The Bell Jar writer may have been American, but she spent most of her literary career in England, after marrying fellow poet Ted Hughes in 1956. Plath’s London was the area of Primrose Hill, where she lived at two addresses over the years. Her second dwelling, at 23 Fitzroy Road, has a particularly illustrious literary history as it was also once home to Irish poet William Butler Yeats. Plath wrote how delighted she was with that home, saying it was “the street and the house . . . where I’ve always wanted to live.” But after struggling with depression, the 30-year-old writer died by suicide there just a year after moving in. Despite the tragedy, the poems she wrote there for her collection Ariel live on and are among my favorite verse.

2 - Mark Twain

“To us, our house was not unsentient matter — it had a heart, and a soul, and eyes to see us with; and approvals, and solicitudes, and deep sympathies.” So wrote Mark Twain of his beloved Hartford, Connecticut, home. Twain, real name Samuel Clemens, lived there with his wife, Livy, in the late 1800s, before they emigrated to Europe due to financial problems. Now a museum, the house was decorated in a grand style, taking design inspiration from Japan, Morocco and Turkey. Today, visitors can walk the rooms and see where the Missouri native wrote Adventures of Huckleberry Finn and other American classics. “That was his base camp. He was constantly going to Europe to think about America — see America at a distance. He’d come back to Hartford. I like this idea of having this home base,” says Christina Greer, who serves on the board of the Mark Twain House & Museum .

3 - Langston Hughes

Hughes was reportedly fond of taverns, drawing inspiration for characters from people he met at Patsy’s Bar and other Harlem drinking spots. One of the main writers of the Harlem Renaissance, Hughes’ brownstone on East 127 Street, where he wrote Montage of a Dream Deferred, a paean to African American life, is now open to the public. The house is also home to a nonprofit organization that serves as a space for young artists from underrepresented communities and hosts poetry salons and other events.

4 - Ernest Hemingway

If you’re in Florida and a Hemingway aficionado, a visit to the writer’s house in Key West is a must.

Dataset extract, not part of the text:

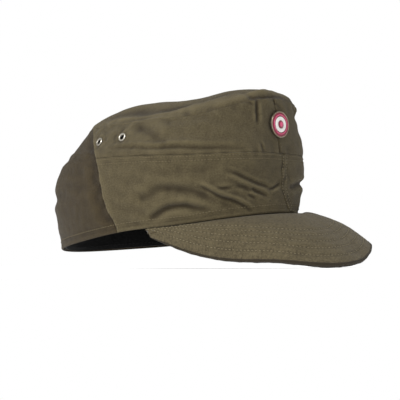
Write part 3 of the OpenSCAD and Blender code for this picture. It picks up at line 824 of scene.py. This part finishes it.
def metal(name, colour, dark, roughness=0.3):
    """Plated metal with fine scratches and tarnished, less shiny patches."""
    n = Nodes(name)
    place = n.add("TexCoord").outputs["Object"]
    tarnish = n.ramp(n.noise(place, 900, 4.0, 0.6), 0.4, 0.75)
    scratch = n.noise(n.add("Mapping", {0: place, "Scale": (900, 5200, 2600)}).outputs[0], 1.0, 3.0)
    n.bump(n.math("ADD", scratch, tarnish), 0.00003, 0.6)
    n.set(Base_Color=n.mix(tarnish, srgb(*colour), srgb(*dark)), Metallic=1.0,
          Roughness=n.ramp(tarnish, 0, 1, roughness, roughness + 0.3))
    return n.material


def enamel(name, colour, dark):
    """Hard enamel, slightly uneven, under a clear coat."""
    n = Nodes(name)
    place = n.add("TexCoord").outputs["Object"]
    cloudy = n.ramp(n.noise(place, 600, 3.0), 0.35, 0.7)
    n.bump(n.noise(place, 420, 2.0), 0.00008, 0.5)
    n.set(Base_Color=n.mix(n.math("MULTIPLY", cloudy, 0.5), srgb(*colour), srgb(*dark)),
          Roughness=n.ramp(cloudy, 0, 1, 0.28, 0.42), Coat_Weight=0.4, Coat_Roughness=0.12)
    return n.material


OLIVE, OLIVE_DARK, OLIVE_LIGHT = (84, 75, 53), (54, 46, 32), (107, 97, 71)
outer_cloth = twill("olive_twill", OLIVE, OLIVE_DARK, OLIVE_LIGHT)
# painted shade: a darker copy of the olive twill, for the back panel and the visor's underside, which
# face away from the light
olive_cloth_painted_shade = twill("olive_twill_painted_shade", (60, 50, 32), (39, 31, 19), (78, 67, 45))
visor_twill = twill("olive_twill_visor", (87, 78, 57), (48, 41, 29), (114, 104, 79), rib=0.9,
                    speckle=0.75, grain=620)
thread = twill("olive_twill_thread", (124, 112, 84), (96, 86, 63), (144, 132, 102), rib=0.35)
visor_thread = twill("olive_twill_visor_thread", (142, 131, 101), (110, 100, 75), (164, 153, 123),
                     rib=0.35)
# painted shade: the binding is a darker olive that stands for the shadow along the visor's lower edge
binding_painted_shade = twill("dark_binding", (48, 41, 29), (31, 26, 18), (64, 56, 41), speckle=0.4)
lining_cloth = twill("black_lining", (19, 19, 20), (11, 11, 12), (34, 34, 36), rib=0.4, sheen=0.05)
band_cloth = twill("black_sweatband", (15, 15, 15), (9, 9, 9), (30, 30, 31), rib=0.8, sheen=0.08)
black_thread = twill("black_sweatband_thread", (34, 34, 35), (20, 20, 20), (52, 52, 54), rib=0.35)
canvas = twill("buckram", (205, 198, 178), (168, 160, 140), (226, 220, 204), rib=1.2)
board = twill("visor_board", (92, 88, 80), (66, 62, 56), (118, 113, 103), rib=2.4, depth=0.0002)
nickel = metal("aged_metal", (205, 200, 188), (120, 112, 98), 0.26)
# painted shade: a dark copy of the eyelets' metal for their barrels, which sit in the shade inside
# the holes
metal_painted_shade = metal("aged_metal_painted_shade", (62, 60, 56), (28, 27, 25), 0.55)
bright = metal("bright_metal", (190, 176, 156), (112, 98, 80), 0.3)
red = enamel("red_enamel", (138, 22, 54), (84, 12, 32))
# painted highlight: a light pink copy of the red enamel, for the raised line in the red ring and the
# centre's tip, where the red catches the light
painted_highlight_enamel = enamel("red_enamel_painted_highlight", (222, 88, 130), (176, 44, 88))
white = enamel("white_enamel", (246, 244, 240), (220, 214, 208))


def finish(piece, material, *nodes):
    """Gives a piece its material, whose name starts with its slot's, hangs it on the root body and
    hides the imported parts that it stands for.
    """
    piece.data.materials.clear()
    piece.data.materials.append(material)
    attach(piece, "root")
    if nodes:
        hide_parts(*nodes)


# ---- The outer cloth ----
LEVEL_GAP, SEAM_ANGLE = 0.003, 0.06


def vent_places(side):
    return [placed(side * bearing, level, 0, tilt=VENT_TILT) for bearing, level in VENTS]


def cut_vents(piece, side, radius=2.2):
    """Cuts the eyelet holes through a closed sheet."""
    outline = [(0, -9), (radius, -9), (radius, 9), (0, 9)]
    cutter = turned("cutter", outline, vent_places(side), 40)
    cut = piece.modifiers.new("holes", "BOOLEAN")
    cut.object, cut.solver = cutter, "MANIFOLD"
    bpy.context.view_layer.update()
    solid = piece.evaluated_get(bpy.context.evaluated_depsgraph_get())
    mesh = bpy.data.meshes.new_from_object(solid)
    piece.modifiers.clear()
    piece.data = mesh
    bpy.data.objects.remove(cutter)


def panel_edges(side, front):
    """The front and back edges of a side panel, in order of bearing."""
    if side > 0:
        return (lambda level: front(level) + SEAM_ANGLE, lambda level: back_seam(level) - SEAM_ANGLE)
    return (lambda level: SEAM_ANGLE - back_seam(level), lambda level: front(level) - SEAM_ANGLE)


def crown_and_band():
    for side, word in ((1, "right"), (-1, "left")):
        crown = side_sheet(f"crown_side_{word}_cloth", MID_LEVEL + LEVEL_GAP,
                           TOP_LEVEL, *panel_edges(side, front_seam))
        cut_vents(crown, side)
        finish(crown, outer_cloth, f"crown_side_{word}")
        band = side_sheet(f"band_{word}_cloth", 0.0, MID_LEVEL - LEVEL_GAP,
                          *panel_edges(side, upright(0)))
        finish(band, outer_cloth, f"band_{word}")
    back = side_sheet("back_panel_cloth", 0.0, TOP_LEVEL,
                      lambda level: back_seam(level) + SEAM_ANGLE,
                      lambda level: 360 - back_seam(level) - SEAM_ANGLE)
    # the back panel gets the darker olive, which is painted shade
    finish(back, olive_cloth_painted_shade, "back_panel")
    finish(dome("top_panel_cloth", 1.0), outer_cloth, "top_panel")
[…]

The two-story home with yellow shutters and wraparound balconies nestled among tropical palms is where the writer lived with his second wife, Pauline Pfeiffer, in the 1930s, when he wasn’t in Spain covering the civil war. The house is where many of Hemingway’s classics were written, but is perhaps even more famous for the polydactyl, or six-toed, cats that stalk its grounds. They’re descendants of Hemingway’s Papa’s original cat, Snow White. Another famous Hemingway home-turned-museum is Finca Vigía on the outskirts of Havana, Cuba, where the author lived for many years.

5 - Christopher Isherwood

When I realized how expensive an espresso at the Café de Flore was and gave up on being an existentialist, I decided I wanted to be Sally Bowles instead: the wild, fishnet-stockinged bon vivant in Isherwood’s seminal prewar novel Goodbye to Berlin. For a glimpse into the city’s hedonistic heyday before Nazis and air raids ended the excesses of the Weimar Republic era, you can visit Isherwood’s old home in Nollendorfplatz, where he shared an apartment with the cabaret singer who served as the inspiration for Bowles.